Reproducible science with the Renku platform
Sandra Savchenko-de Jong offers an overview of Renku, a highly scalable and secure open software platform designed to make (data) science reproducible, foster collaboration between scientists, and share resources in a federated environment.
Talk Title | Reproducible science with the Renku platform |
Speakers | Sandra Savchenko-de Jong (Swiss Data Science Center) |
Conference | JupyterCon in New York 2018 |
Conf Tag | The Official Jupyter Conference |
Location | New York, New York |
Date | August 22-24, 2018 |
URL | Talk Page |
Slides | Talk Slides |
Video | |
Sandra Savchenko-de Jong offers an overview of Renku, a highly scalable and secure open software platform developed by the Swiss Data Science Centre (a collaboration between ETH Zurich and EFPL) that is designed to make (data) science reproducible, foster collaboration between scientists, and share resources in a federated environment. The name was borrowed from the renku, a traditional form of Japanese collaborative poetry. Like its namesake, the platform encourages interdisciplinary cooperation (or competition) between scientists. Renku shows up as a shell around users’ Jupyter notebooks. Under the hood, the platform is governed by a loosely coupled federated model that allows organizations to share compute and storage resources while keeping complete control over said resources.

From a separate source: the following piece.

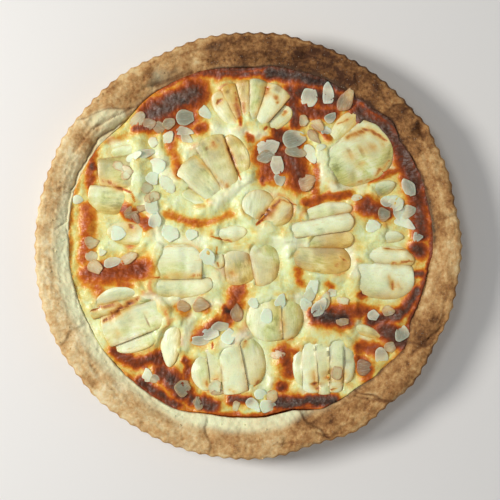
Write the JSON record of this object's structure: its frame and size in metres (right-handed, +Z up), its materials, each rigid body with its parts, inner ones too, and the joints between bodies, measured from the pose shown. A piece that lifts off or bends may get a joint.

Renku is developed in alignment with the FAIR principles—to make data findable, accessible, interoperable, and reusable. Reusability is enabled by Renku’s knowledge graph. All actions performed on the data and code, whether code execution and access to the storage to read or write new results, are authorized and registered automatically by the Renku middleware into the knowledge graph. The knowledge graph is immutable and contains information about the version of data, code (or notebooks), and the relationships between the two, such as which execution of a notebook generated a version of a dataset and what dataset was used in input. The resulting knowledge graph can be used for governance, intellectual properties attribution, auditing, and data science on data science. The latter would enable new type of services, such as improved search algorithms for data science research and recommender systems to suggest algorithms or datasets to data scientists based on their research activities.